Several days later he got a letter from the organiser of the gangbang, thanking him for his application, which had been accepted. The company in charge of the filming of the event would be despatching some reps to see how he "measured up", and get him to sign some forms.
They were particularly pleased that he had agreed to some bi action, they were hoping to do a separate DVD for the Bi-male market.
He was going to be a porno star!!!

Now, the letter had been addressed to "Mr K". Luckily, he had opened it, but as he was still living at home, Mr K was also his Dad.
The youth came to see me in tears, he didn't know what to do, what happened if he was out and these reps turned up with a tape measure and his Dad opened the door to them?
What would his Mum say? And what was all this about bi action? He wasn't bi, his parents were going to kill him/throw him out/confiscate his X-box.

Sorry sunshine, you wanted me to get you on the list, I got you on the list. It cost me £50 in premium rate calls, but I stuck it out, now you have to keep your end of the bargain.

Except I hadn't. I had made the letter up and gave it to someone travelling to Liverpool to post and get a distant postmark on it.
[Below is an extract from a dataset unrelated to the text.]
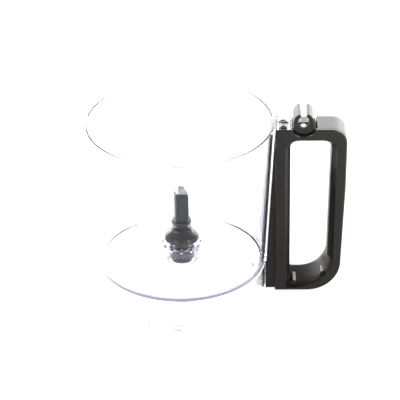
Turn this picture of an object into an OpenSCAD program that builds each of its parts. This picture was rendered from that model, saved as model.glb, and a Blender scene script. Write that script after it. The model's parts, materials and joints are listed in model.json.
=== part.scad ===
// Work bowl of a food processor: a clear bowl on a bayonet foot, a D-shaped
// handle with a cover hinge socket and an interlock rod, and the drive spindle.
// Z is up from the face that the bowl stands on, the bowl axis is X = Y = 0,
// and the handle points along +X.

/* [Bowl] */
// Height of the bowl from its foot to its rim
bowl_h = 176; // [146:1:212]
// Outer radius of the rim
rim_r = 85; // [78:0.5:102]
// Outer radius of the foot skirt
foot_r = 77; // [66:0.5:80]
// Wall thickness of the clear bowl
wall = 2.2; // [1.6:0.01:2.8]
// Height of the inside floor above the foot
floor_z = 34.5; // [32:0.5:42]
// Thickness of the floor
floor_t = 3; // [2:0.1:4]
// Width of the cover lug and of the handle flange
lug_w = 27; // [22:0.5:30]
// How far the cover lug stands out from the rim
lug_reach = 13; // [9:0.5:18]
// Depth of the cover lug, top to bottom
lug_t = 5; // [4:0.5:8]
// Number of bayonet sets inside the foot
bayonet_n = 3; // [2:1:4]
// Width of a bayonet lug
bayonet_w = 9.3; // [6:0.1:14]
// Radial depth of a bayonet lug
bayonet_d = 3; // [2:0.1:4]
// Height of a bayonet lug
bayonet_t = 5; // [3:0.5:8]

/* [Hub] */
// Outer radius of the hub over the coupling
hub_r = 15.2; // [14.2:0.1:17]
// Radius of the room for the coupling under the hub
coupling_room_r = 12.9; // [12.4:0.1:13.2]
// Outer radius of the bearing neck
neck_r = 9.5; // [9.3:0.1:10.3]
// Length of the bearing neck above the coupling room
neck_h = 12.6; // [11:0.1:13.2]
// Outer radius of the castellated collar
collar_r = 18.5; // [17.6:0.1:20]
// Height of the castellated collar
collar_h = 9.5; // [7:0.5:10]
// Number of castellations
collar_n = 12; // [8:1:14]

/* [Handle] */
// Depth of the handle, front to back
handle_d = 30; // [27:0.5:36]
// Thickness of the front cover
cover_t = 4.5; // [3.5:0.1:5.5]
// Gap between the rim and the post's outer face
post_gap = 0.8; // [0.8:0.1:4]
// Width of the post
post_w = 13.6; // [13:0.1:17]
// Width of the finger opening at its top
grip_w = 37.1; // [33:0.5:50]
// Width of the grip limb
limb_w = 14.1; // [12:0.1:18]
// How much the limb leans in from top to bottom
limb_lean = 2.8; // [0:0.1:5]
// Height of the handle's foot above the ground
handle_z = 6; // [5:0.5:9]
// Thickness of the lower bar
bar_t = 11; // [10:0.5:16]
// Thickness of the top bar
top_t = 10.6; // [10:0.1:14]
// How far the handle's top lies below the rim
top_drop = 2; // [1:0.1:4]
// Radius of the outer top corner
top_corner_r = 16; // [12:0.5:18]
// Radius of the big lower curve, outside
low_corner_r = 40; // [32:1:44]
// Radius of the big lower curve, inside
low_inner_r = 25; // [15:1:28]
// Radius of the opening's top corners
open_r = 8.8; // [5:0.1:12]
// Thickness of the clear pad behind the post
pad_t = 1.1; // [0.8:0.1:1.8]
// Thickness of the clear flange over the post
flange_t = 5; // [4:0.1:5.5]
// How far the flange reaches past the post
flange_over = 2; // [1:0.1:2.5]

/* [Hinge socket] */
// Distance from the post's inner face to the socket axis
socket_in = 11.9; // [11.9:0.1:14]
// Height of the socket axis above the handle's top
socket_up = 6.1; // [5.5:0.1:8]
// Outer radius of the socket tube
socket_r = 9.1; // [8.3:0.1:9.6]
// Radius of the socket bore
socket_bore_r = 5.5; // [4.8:0.1:5.8]
// Width of the slot along the top
socket_slot = 5; // [4:0.1:6]
// Length of the socket tube
socket_len = 22.8; // [20:0.1:24]
// Radius of the scallop in the front cover
scallop_r = 12.5; // [11.5:0.1:13.5]

/* [Spindle] */
// Radius of the steel shaft
shaft_r = 4; // [3.3:0.01:4.2]
// Height of the shaft's tip above the floor
tip_up = 76; // [69:0.5:82]
// Width across the flats of the sleeve
sleeve_w = 12.6; // [12:0.1:13.6]
// Height of the sleeve's top above the floor
sleeve_up = 68; // [62:0.5:69]
// Height of the sleeve's foot above the floor
sleeve_foot_up = 37.2; // [36:0.1:40]
// Radius of the sleeve's foot collar
sleeve_collar_r = 9.4; // [8:0.1:11]
// Radius of the seal's bell
bell_r = 16.2; // [15:0.1:17.5]
// Height of the bell's edge above the floor
bell_up = 20.3; // [19.9:0.1:21.5]
// Top radius of the drive coupling
coupling_r = 11.7; // [11:0.1:12]
// Length of the drive coupling
coupling_h = 13.5; // [12.5:0.1:15]
// Radius of the coupling's drive bore
drive_bore_r = 5; // [4.5:0.1:5.5]
// Number of ribs round the coupling
coupling_n = 16; // [10:1:18]

/* [Interlock] */
// Radius of the interlock rod
rod_r = 2.5; // [2:0.1:2.6]
// Radius of the button on top of the rod
button_r = 4.2; // [3.6:0.1:4.2]
// Travel of the rod
travel = 4.5; // [3:0.5:5]
// Radius of the rod's channel in the post
channel_r = 4.3; // [4.2:0.1:4.6]
// Length of the return spring at rest
spring_len = 38; // [28:1:50]

/* [Fits] */
// Radial clearance of the shaft and of the rod in their guides
run_gap = 0.05; // [0.03:0.01:0.1]
// Gap between pieces that seat in one another
seat_gap = 0.02; // [0.01:0.01:0.05]
// Free gap round the button and the coupling
free_gap = 0.4; // [0.35:0.05:0.5]
// Shank radius of the screws
screw_r = 1.75; // [1.5:0.05:1.9]
// Head radius of the screws
head_r = 3.2; // [2.8:0.1:3.4]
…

The poor kid was crapping himself for weeks every time the doorbell rang, in case it was his screen test.
(, Wed 19 Dec 2007, 13:54, 2 replies)
Oh I like that one! :D
The most I've ever come up with, to fuck with these types when they're bothering me, is making them a gay online contact profile describing them attractively but as bi-closet (hence no photos, easy!), and after something utterly filthy and depraved.

It's best if you have their phone number, that way you can explain they're looking for 'phone sex on the subject of rough & hard power play with gob & verbal', which is scary rough scenarios with nasty filthy sweary talk, sort of mutually agreed fighting with sex involved basically, then callers aren't at all put off by being told they're a durty filthy homo who they're gonna kick in the knackers, the more angry and objectional your victim becomes, the more excited and up for it the callers get!

Everybody's happy! ;)
(, Wed 19 Dec 2007, 15:15, closed)
Haha, why have I never heard about this one before?